== Problem to work on ==
Take the data below and extract the lines from the one with "Write part 2" to the one with "where: The socket", inclusive, exactly as written.

##### Stored rows #####

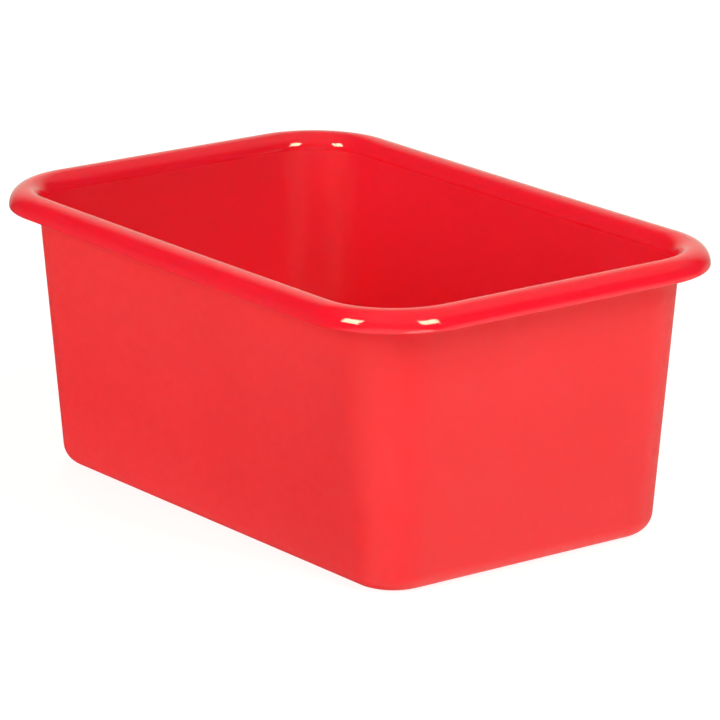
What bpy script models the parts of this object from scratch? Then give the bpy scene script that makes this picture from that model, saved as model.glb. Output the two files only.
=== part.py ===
"""Open-topped art supply box: one injection-moulded tub with a rolled rim.

Metres, +Z up. X runs along the length and Y along the width. The origin is at the centre of the
footprint, on the surface that the box stands on.
"""

import math

import bmesh
import bpy

# Overall size, measured over the rim
LENGTH = 0.290
WIDTH = 0.197
HEIGHT = 0.125

# Plastic thickness
WALL = 0.0018
FLOOR = 0.0020

# Rim: a rounded bead that turns out and down, and is hollow underneath
RIM_CORNER_RADIUS = 0.0425
RIM_OVERHANG = 0.0123
RIM_DROP = 0.0087
RIM_CREST_INSET = 0.0076
RIM_INNER_DROP = 0.0070
LIP_EDGE_RADIUS = 0.0008

# Walls: they lean in towards the base, so that boxes nest and leave the mould
WALL_LEAN = 0.0103
BASE_CORNER_RADIUS = 0.0205
BASE_EDGE_RADIUS = 0.0083

# Underside: the middle is raised, so that the box stands on a flat ring
FOOT_RING_WIDTH = 0.0060
FOOT_RING_HEIGHT = 0.0008

# Steps of each round stretch
CORNER_STEPS = 9
BEAD_STEPS = 5
EDGE_STEPS = 3
FILLET_STEPS = 4

RED = (0.78, 0.013, 0.018, 1.0)


def wall_inset(height):
    """How far the wall's outer face lies inside the rim's outermost line."""
    return RIM_OVERHANG + WALL_LEAN * (HEIGHT - height) / HEIGHT


def wall_corner_radius(height):
    """Corner radius of the wall's outer face, seen from above."""
    top_radius = RIM_CORNER_RADIUS - RIM_OVERHANG
    return BASE_CORNER_RADIUS + (top_radius - BASE_CORNER_RADIUS) * height / HEIGHT


def quarter_turn(steps):
    """Angles of a quarter turn, both ends included."""
    return [math.radians(90 * step / steps) for step in range(steps + 1)]


# Each stretch of the cross-section is a list of (inset, height, corner radius). Together they run
# from the middle of the underside, up the outside, over the rim and down the inside.


def underside():
    ring_outer = wall_inset(0) + BASE_EDGE_RADIUS
    ring_inner = ring_outer + FOOT_RING_WIDTH
    ring_corner = BASE_CORNER_RADIUS - BASE_EDGE_RADIUS
    panel_corner = ring_corner - FOOT_RING_WIDTH
    return [
        (ring_inner + FOOT_RING_HEIGHT, FOOT_RING_HEIGHT, panel_corner),
        (ring_inner, 0.0, panel_corner),
    ]


def base_edge():
    """Rounded edge between the underside and the outer wall."""
    stretch = []
    for angle in reversed(quarter_turn(FILLET_STEPS)):
        height = BASE_EDGE_RADIUS * (1 - math.sin(angle))
        pulled_in = BASE_EDGE_RADIUS * (1 - math.cos(angle))
        corner = max(wall_corner_radius(height) - pulled_in, BASE_CORNER_RADIUS - BASE_EDGE_RADIUS)
        stretch.append((wall_inset(height) + pulled_in, height, corner))
    return stretch


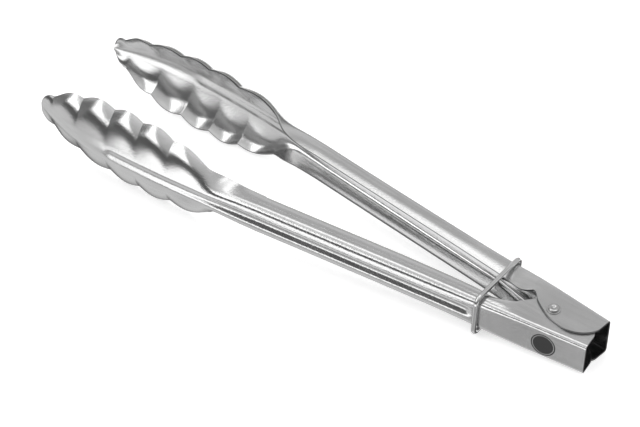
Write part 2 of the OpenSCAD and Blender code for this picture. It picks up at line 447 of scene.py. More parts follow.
@dataclass(frozen=True)
class EtchedSpot:
    """A plain round mark etched into a flat of the steel, with a fine bright line inside its edge."""

    centre: Point
    radius: float
    line_at: float = 0.82
    line_w: float = 0.05
    line_share: float = 0.25
    edge: float = 0.015
    tone: float = 0.06
    roughness: float = 0.45

    def mask(self, work: NodeWork, where: Socket) -> Socket:
        """A mask that is 1 on the etched spot and 0 elsewhere.

        Args:
            work: The tree that is being wired.
            where: The socket that gives the place.

        Returns:
            The socket with the mask.
        """
        apart = work.nodes.new("ShaderNodeVectorMath")
        apart.operation = "DISTANCE"
        apart.inputs[1].default_value = [c * MM for c in self.centre]
        work.links.new(where, apart.inputs[0])
        share = work.share(apart.outputs["Value"], (0.0, self.radius * MM))
        line_end = self.line_at + self.line_w
        return work.ramp(share, [
            (self.line_at - self.edge, 1), (self.line_at, self.line_share), (line_end, self.line_share),
            (line_end + self.edge, 1), (1 - 2 * self.edge, 1), (1 - self.edge, 0)])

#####

== Solved problem ==
Write part 2 of the OpenSCAD and Blender code for this picture. It picks up at line 447 of scene.py. More parts follow.
@dataclass(frozen=True)
class EtchedSpot:
    """A plain round mark etched into a flat of the steel, with a fine bright line inside its edge."""

    centre: Point
    radius: float
    line_at: float = 0.82
    line_w: float = 0.05
    line_share: float = 0.25
    edge: float = 0.015
    tone: float = 0.06
    roughness: float = 0.45

    def mask(self, work: NodeWork, where: Socket) -> Socket:
        """A mask that is 1 on the etched spot and 0 elsewhere.

        Args:
            work: The tree that is being wired.
            where: The socket that gives the place.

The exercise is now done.